To ensure that both long- and short-term contributors can stay involved and work together to meet common objectives, we would also advise dividing the workload and setting up smaller subgoals or micro-objectives.
4. Document Progress
When running a volunteer data science challenge, it’s vital to keep in mind that participants are volunteering their time — and may not necessarily have a lot of it. We suggest regularly documenting progress so that everyone involved can easily catch up on the work done so far, and make their proper contributions when their schedule permits.
5. Tailor Tasks to Participants
Every participant goes into a challenge with their own set of expertise and interests. This should be kept in mind when organizing, so that everyone can play to their strengths, while also still having the opportunity to learn new things.
Tom Brown, a data analyst and Dataiku Neuron who has both participated in and organized volunteer data science challenges, shares his thoughts on the learning curve: “Part of the reason I participate in such challenges is to learn and grow. It is making contact with others who are welcoming but know more than I do that made this valuable for me. And the opportunity to do this over an extended time period increased learning.”

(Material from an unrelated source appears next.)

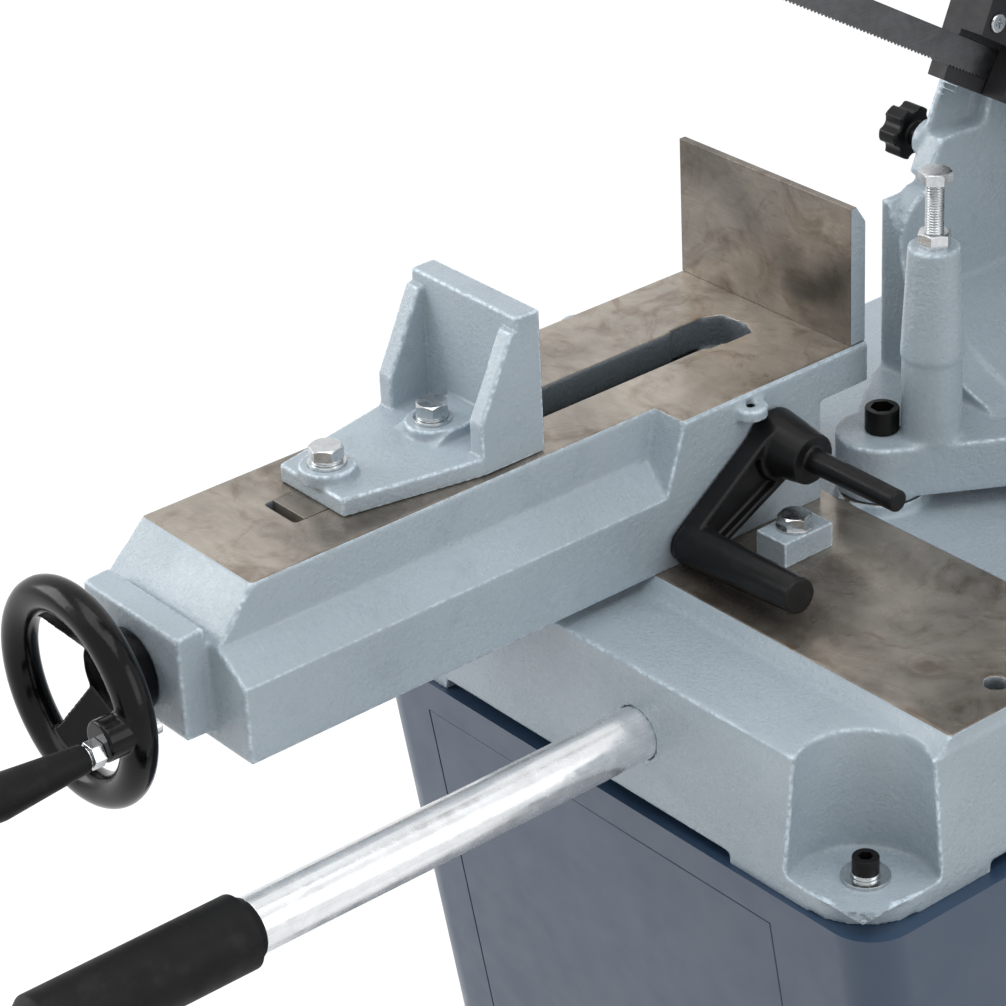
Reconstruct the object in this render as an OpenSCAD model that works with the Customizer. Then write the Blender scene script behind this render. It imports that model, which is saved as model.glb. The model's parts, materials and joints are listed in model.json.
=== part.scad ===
// Metal cutting band saw with a swivelling head, a sliding vise and a sheet metal stand.
// Origin at the floor under the middle of the stand, +X to the right, +Y to the back, +Z up.
// The bow is drawn in its lowered position and then raised about its hinge.

/* [Stand] */
// Width of the stand across the front
stand_w = 472; // [440:1:500]
// Depth of the stand under the casting
stand_d = 552; // [540:1:600]
// Height of the stand
stand_h = 672; // [620:1:720]
// How far the stand stands out in front of the base casting
front_lip = 4; // [2:0.5:8]
// How far the stand stands out behind the base casting
rear_lip = 6; // [2:0.5:10]
// How far the front leans in at the floor
stand_lean = 100; // [60:1:130]
// Radius of the upright corners of the stand
stand_corner_r = 30; // [15:1:40]
// Sheet metal thickness
sheet_t = 2; // [1.5:0.1:3]
// Left edge of the front panel
panel_left = -176; // [-190:1:-150]
// Right edge of the front panel
panel_right = 148; // [120:1:165]
// Gap round the front panel
seam = 0.8; // [0.5:0.1:0.9]
// Sheet left at the sides of the hole in the stand's top
top_rim_x = 76; // [60:1:90]
// Sheet left before and behind the hole in the stand's top
top_rim_y = 110; // [90:1:130]
// Thickness of the floor frame
floor_t = 6; // [5:0.5:10]
// Width of the floor frame's flange
floor_flange = 30; // [26:1:40]
// Radius of the floor bolt holes
floor_hole_r = 6.5; // [5:0.1:8]
// Gap between the coolant tank and the stand's sides
tank_in = 30; // [26:1:60]
// Height of the coolant tank
tank_h = 140; // [100:1:180]

/* [Base casting] */
// Width of the base casting
base_w = 452; // [430:1:470]
// Height of the deck above the foot
base_h = 101; // [90:1:110]
// Front face of the base casting
base_front = -242; // [-250:1:-236]
// Wall thickness of the base casting
base_wall = 12; // [8:0.5:16]
// Height of the machined slideway above the deck
slide_rise = 9; // [6:0.5:12]
// Front edge of the machined slideway
slide_front = -170; // [-176:1:-160]
// Rear edge of the machined slideway
slide_rear = -20; // [-24:1:-17]
// Thickness of the feet
foot_t = 14; // [10:0.5:18]
// Radius of the hollow corners at the feet
pocket_r = 47; // [42:1:52]
// Radius of the hollow corners at the deck
pocket_top_r = 40; // [34:1:42]
// Distance of the hollow corners' middle from the sides
pocket_in = 23; // [18:1:26]
// Radius of the feet's rounded corners
foot_r = 45; // [30:1:50]
// Height of the arch between the feet
arch_h = 8; // [5:0.5:12]
// Distance of the corner screws from the sides
corner_screw_in = 33; // [30:1:38]
// Radius of the corner screws
corner_screw_r = 5; // [4:0.5:6]

/* [Pull handle] */
// Sideways place of the pull handle
pull_x = 32; // [20:1:44]
// Height of the pull handle above the underside of the base casting
pull_up = 54; // [48:1:60]
// Radius of the chrome tube
pull_r = 17.5; // [14:0.5:19]
// Radius of the rubber grip
pull_grip_r = 23; // [20:0.5:26]
// Length of the rubber grip
pull_grip_l = 150; // [110:1:170]
// Where the rubber grip starts
pull_grip_y = -532; // [-560:1:-500]

/* [Vise bed] */
// Sideways place of the vise's middle
vise_x = -110; // [-112:1:-110]
// Height of the vise bed above the slideway
bed_h = 98; // [96:1:108]
// Half width of the narrow front part of the table
bed_front_half = 55; // [50:1:60]
// Half width of the wide rear part of the table
bed_rear_half = 79.5; // [77:0.5:80]
// Half width of the bed's lower part
bed_low_half = 81.6; // [80.5:0.1:82]
// Front end of the bed
bed_front = -481; // [-500:1:-470]
// Rear end of the bed
bed_rear = 13; // [11:1:14]
// Where the wide part of the table starts
bed_step_y = -144; // [-150:1:-130]
// Half width of the slot in the table
slot_half = 15.5; // [12:0.5:18]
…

6. Celebrate Success and Share Findings
After all the hard work that goes into running a successful volunteer data science challenge, it’s important to take the time to celebrate your collaborative success and share your findings. We had the chance to wrap up the challenge by presenting our insights to the ALMA staff directly, who were impressed with the results and grateful for the help provided by volunteers. This is the best recognition we could have hoped for!